* _DATA SHOWN_
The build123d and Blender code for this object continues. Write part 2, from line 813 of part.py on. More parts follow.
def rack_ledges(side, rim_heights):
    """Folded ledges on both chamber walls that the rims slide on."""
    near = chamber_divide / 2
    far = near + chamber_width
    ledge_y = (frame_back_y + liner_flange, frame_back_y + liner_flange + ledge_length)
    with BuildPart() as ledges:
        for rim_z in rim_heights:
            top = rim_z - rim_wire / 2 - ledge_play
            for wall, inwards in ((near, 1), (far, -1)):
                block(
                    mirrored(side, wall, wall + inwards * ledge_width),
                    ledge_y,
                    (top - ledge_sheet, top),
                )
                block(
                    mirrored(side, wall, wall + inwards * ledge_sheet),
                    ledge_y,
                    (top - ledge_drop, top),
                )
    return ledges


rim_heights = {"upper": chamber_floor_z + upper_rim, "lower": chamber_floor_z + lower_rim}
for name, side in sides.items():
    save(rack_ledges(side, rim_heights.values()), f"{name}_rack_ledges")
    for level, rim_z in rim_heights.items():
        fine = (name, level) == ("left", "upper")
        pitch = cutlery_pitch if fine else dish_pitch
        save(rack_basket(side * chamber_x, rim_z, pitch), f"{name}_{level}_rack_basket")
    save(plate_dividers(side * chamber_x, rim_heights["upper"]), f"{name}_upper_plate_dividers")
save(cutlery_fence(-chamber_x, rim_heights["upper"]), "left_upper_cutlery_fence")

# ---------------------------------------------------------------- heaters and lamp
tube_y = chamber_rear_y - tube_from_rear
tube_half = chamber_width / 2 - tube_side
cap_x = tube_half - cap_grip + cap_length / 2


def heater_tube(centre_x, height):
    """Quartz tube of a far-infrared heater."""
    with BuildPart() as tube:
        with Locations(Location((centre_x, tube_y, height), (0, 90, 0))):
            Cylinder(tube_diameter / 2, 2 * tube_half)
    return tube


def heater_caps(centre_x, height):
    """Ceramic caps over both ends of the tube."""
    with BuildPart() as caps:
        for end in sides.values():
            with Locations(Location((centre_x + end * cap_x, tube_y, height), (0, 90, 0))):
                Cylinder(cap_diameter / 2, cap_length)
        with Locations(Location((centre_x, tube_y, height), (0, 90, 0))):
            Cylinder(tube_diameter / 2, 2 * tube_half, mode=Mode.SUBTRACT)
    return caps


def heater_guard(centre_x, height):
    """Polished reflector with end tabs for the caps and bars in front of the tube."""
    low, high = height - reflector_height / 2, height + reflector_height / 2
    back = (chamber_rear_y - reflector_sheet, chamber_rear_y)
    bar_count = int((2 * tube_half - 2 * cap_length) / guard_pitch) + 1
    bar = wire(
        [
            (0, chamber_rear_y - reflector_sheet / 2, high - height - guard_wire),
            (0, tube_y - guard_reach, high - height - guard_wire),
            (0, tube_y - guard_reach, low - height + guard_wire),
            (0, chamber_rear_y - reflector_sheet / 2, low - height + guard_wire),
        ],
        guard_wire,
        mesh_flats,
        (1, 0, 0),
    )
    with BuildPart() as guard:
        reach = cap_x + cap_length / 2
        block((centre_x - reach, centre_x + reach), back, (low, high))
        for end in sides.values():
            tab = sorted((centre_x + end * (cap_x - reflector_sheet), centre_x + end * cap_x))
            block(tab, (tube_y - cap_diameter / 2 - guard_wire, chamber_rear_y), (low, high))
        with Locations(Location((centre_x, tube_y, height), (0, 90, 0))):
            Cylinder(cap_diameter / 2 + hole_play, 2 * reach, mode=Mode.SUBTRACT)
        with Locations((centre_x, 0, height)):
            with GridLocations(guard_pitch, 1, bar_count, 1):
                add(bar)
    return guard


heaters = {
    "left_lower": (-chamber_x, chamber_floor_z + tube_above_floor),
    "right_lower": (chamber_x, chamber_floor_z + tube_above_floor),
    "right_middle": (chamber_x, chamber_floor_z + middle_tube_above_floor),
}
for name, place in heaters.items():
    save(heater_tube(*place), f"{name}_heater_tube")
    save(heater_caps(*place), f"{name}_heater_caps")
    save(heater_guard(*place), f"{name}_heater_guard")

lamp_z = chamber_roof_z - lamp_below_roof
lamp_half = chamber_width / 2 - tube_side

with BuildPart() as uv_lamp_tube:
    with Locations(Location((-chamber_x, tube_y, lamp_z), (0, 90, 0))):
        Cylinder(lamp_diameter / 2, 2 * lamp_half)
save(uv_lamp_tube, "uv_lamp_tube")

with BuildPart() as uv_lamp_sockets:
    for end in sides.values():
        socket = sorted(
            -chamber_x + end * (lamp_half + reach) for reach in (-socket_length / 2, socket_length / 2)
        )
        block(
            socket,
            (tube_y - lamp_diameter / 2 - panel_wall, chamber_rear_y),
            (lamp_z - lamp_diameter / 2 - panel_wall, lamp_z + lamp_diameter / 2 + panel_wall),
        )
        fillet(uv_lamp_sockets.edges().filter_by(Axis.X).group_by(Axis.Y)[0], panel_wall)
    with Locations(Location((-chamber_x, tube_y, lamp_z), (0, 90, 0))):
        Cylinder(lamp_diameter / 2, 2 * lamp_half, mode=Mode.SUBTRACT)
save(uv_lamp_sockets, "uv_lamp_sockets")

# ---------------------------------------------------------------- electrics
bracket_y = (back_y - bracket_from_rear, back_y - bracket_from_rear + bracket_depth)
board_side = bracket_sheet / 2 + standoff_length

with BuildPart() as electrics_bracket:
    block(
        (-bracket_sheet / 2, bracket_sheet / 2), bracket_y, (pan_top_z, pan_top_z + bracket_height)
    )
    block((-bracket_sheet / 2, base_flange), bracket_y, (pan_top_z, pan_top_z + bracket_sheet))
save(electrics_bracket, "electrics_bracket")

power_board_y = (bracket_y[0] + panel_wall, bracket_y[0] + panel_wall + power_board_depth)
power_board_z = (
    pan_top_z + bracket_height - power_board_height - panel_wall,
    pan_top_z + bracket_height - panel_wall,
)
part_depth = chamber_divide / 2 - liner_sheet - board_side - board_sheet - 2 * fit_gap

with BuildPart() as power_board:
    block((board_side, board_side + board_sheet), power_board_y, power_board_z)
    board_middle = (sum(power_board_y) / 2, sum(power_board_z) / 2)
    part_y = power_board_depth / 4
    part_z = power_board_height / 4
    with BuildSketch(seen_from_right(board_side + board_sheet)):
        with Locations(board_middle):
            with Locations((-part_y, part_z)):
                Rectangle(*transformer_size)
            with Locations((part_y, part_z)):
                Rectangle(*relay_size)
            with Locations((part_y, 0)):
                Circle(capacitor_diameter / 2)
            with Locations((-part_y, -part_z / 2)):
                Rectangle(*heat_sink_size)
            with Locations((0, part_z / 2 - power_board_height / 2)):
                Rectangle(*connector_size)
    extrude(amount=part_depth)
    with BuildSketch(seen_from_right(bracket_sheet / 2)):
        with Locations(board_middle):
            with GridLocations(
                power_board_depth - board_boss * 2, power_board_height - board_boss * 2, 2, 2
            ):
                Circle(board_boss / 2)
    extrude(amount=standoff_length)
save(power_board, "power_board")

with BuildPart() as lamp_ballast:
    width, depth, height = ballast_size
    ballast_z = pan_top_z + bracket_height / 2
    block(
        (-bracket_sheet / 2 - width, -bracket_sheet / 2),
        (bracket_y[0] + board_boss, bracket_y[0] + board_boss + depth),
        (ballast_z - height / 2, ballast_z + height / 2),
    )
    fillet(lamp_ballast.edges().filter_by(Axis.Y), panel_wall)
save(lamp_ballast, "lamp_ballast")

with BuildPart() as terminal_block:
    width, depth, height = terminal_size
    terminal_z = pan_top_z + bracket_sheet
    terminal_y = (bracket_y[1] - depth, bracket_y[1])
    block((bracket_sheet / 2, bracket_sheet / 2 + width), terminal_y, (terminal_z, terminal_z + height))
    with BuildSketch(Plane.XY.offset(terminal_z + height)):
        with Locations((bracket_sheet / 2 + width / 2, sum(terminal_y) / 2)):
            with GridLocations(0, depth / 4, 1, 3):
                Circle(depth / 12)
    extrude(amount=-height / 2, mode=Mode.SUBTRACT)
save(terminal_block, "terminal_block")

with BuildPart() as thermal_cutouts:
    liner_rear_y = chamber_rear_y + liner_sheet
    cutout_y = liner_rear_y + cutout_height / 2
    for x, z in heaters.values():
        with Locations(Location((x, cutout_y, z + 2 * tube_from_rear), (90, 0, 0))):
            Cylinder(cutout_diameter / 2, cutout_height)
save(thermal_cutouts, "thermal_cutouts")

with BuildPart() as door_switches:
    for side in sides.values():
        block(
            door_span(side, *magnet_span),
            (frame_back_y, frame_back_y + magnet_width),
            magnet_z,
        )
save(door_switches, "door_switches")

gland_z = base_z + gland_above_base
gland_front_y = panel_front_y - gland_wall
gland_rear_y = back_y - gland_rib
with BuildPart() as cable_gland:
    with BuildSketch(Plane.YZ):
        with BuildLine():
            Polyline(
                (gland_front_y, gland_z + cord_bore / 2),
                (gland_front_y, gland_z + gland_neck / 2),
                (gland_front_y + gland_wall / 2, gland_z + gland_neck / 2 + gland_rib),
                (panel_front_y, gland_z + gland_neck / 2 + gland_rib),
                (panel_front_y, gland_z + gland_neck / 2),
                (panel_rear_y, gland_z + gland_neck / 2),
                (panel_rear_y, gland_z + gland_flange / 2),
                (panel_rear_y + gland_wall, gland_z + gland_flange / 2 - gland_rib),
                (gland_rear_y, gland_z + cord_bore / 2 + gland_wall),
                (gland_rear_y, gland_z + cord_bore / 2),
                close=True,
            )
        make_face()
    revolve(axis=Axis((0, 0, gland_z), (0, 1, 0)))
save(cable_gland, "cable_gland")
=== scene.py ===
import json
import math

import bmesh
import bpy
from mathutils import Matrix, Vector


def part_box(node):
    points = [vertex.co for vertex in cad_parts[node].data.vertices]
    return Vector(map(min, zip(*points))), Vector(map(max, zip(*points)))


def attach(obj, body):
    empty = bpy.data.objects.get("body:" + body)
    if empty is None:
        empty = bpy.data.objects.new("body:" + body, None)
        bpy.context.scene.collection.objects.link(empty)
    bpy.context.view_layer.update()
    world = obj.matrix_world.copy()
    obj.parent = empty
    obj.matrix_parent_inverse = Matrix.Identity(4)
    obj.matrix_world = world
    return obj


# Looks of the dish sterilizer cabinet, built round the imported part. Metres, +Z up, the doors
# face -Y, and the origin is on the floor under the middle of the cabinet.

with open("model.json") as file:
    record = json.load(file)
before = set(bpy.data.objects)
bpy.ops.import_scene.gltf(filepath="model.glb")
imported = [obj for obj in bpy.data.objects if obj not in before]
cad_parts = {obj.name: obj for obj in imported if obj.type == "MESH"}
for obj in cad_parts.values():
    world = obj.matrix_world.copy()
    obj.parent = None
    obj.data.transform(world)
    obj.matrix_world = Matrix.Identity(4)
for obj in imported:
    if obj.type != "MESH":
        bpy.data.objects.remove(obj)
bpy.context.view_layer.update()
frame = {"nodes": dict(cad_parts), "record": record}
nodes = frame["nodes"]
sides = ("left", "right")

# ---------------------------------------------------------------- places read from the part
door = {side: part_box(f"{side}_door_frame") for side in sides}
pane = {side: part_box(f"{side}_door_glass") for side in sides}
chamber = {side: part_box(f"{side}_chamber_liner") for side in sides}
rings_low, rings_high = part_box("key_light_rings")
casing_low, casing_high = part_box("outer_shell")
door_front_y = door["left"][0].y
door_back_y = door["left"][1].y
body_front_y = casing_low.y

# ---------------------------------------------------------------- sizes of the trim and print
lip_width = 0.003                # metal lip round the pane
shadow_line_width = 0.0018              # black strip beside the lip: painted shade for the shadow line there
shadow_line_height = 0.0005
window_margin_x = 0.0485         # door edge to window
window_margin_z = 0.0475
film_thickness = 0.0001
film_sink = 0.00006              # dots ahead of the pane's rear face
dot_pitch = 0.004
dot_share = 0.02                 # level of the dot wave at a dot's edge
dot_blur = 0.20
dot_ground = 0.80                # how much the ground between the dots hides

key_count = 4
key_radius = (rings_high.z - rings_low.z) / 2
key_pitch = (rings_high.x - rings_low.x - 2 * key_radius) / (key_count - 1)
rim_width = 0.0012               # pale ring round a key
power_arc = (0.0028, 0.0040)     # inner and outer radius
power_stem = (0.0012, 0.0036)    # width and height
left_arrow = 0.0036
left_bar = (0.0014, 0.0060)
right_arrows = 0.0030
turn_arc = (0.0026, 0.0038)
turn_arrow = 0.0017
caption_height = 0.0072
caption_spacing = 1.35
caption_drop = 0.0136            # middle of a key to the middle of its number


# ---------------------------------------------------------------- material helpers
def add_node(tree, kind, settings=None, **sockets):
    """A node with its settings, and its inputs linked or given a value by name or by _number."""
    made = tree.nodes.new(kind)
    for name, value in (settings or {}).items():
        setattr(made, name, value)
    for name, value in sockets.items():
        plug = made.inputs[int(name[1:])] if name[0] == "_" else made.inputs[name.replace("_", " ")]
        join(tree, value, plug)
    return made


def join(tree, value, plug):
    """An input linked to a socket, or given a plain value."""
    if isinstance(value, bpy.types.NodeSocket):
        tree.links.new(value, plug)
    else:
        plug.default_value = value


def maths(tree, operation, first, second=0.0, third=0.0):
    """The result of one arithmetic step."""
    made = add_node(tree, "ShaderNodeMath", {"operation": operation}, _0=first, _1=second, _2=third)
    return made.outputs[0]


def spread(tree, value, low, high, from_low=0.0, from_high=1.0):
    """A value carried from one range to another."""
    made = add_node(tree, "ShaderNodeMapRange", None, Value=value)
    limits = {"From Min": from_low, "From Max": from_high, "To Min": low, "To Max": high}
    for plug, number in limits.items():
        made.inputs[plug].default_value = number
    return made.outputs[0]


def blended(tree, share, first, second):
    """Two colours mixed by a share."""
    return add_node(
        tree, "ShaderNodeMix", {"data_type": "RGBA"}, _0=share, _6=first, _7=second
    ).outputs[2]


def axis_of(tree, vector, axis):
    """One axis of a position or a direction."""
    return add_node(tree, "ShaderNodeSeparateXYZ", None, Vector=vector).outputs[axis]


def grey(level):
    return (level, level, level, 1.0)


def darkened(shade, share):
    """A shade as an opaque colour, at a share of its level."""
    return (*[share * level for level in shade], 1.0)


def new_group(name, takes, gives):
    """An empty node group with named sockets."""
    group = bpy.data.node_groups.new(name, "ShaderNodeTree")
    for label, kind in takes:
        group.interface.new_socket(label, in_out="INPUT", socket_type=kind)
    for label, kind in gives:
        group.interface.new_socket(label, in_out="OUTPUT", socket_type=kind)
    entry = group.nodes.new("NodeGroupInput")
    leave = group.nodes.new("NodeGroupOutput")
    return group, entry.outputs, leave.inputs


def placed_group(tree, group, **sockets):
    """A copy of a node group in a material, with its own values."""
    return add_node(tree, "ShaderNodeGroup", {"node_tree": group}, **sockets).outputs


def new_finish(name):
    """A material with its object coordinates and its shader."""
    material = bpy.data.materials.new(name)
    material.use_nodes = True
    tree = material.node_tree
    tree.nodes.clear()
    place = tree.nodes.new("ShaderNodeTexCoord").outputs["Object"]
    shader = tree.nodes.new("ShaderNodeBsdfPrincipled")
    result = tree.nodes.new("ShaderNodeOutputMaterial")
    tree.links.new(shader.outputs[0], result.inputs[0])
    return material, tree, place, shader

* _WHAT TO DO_
Starting with the line with "obj.parent = None" and ending with the line with "body_front_y = casing_low.y", extract every line exactly and nothing outside that span.

* _RESPONSE TO THIS TASK_
    obj.parent = None
    obj.data.transform(world)
    obj.matrix_world = Matrix.Identity(4)
for obj in imported:
    if obj.type != "MESH":
        bpy.data.objects.remove(obj)
bpy.context.view_layer.update()
frame = {"nodes": dict(cad_parts), "record": record}
nodes = frame["nodes"]
sides = ("left", "right")

# ---------------------------------------------------------------- places read from the part
door = {side: part_box(f"{side}_door_frame") for side in sides}
pane = {side: part_box(f"{side}_door_glass") for side in sides}
chamber = {side: part_box(f"{side}_chamber_liner") for side in sides}
rings_low, rings_high = part_box("key_light_rings")
casing_low, casing_high = part_box("outer_shell")
door_front_y = door["left"][0].y
door_back_y = door["left"][1].y
body_front_y = casing_low.y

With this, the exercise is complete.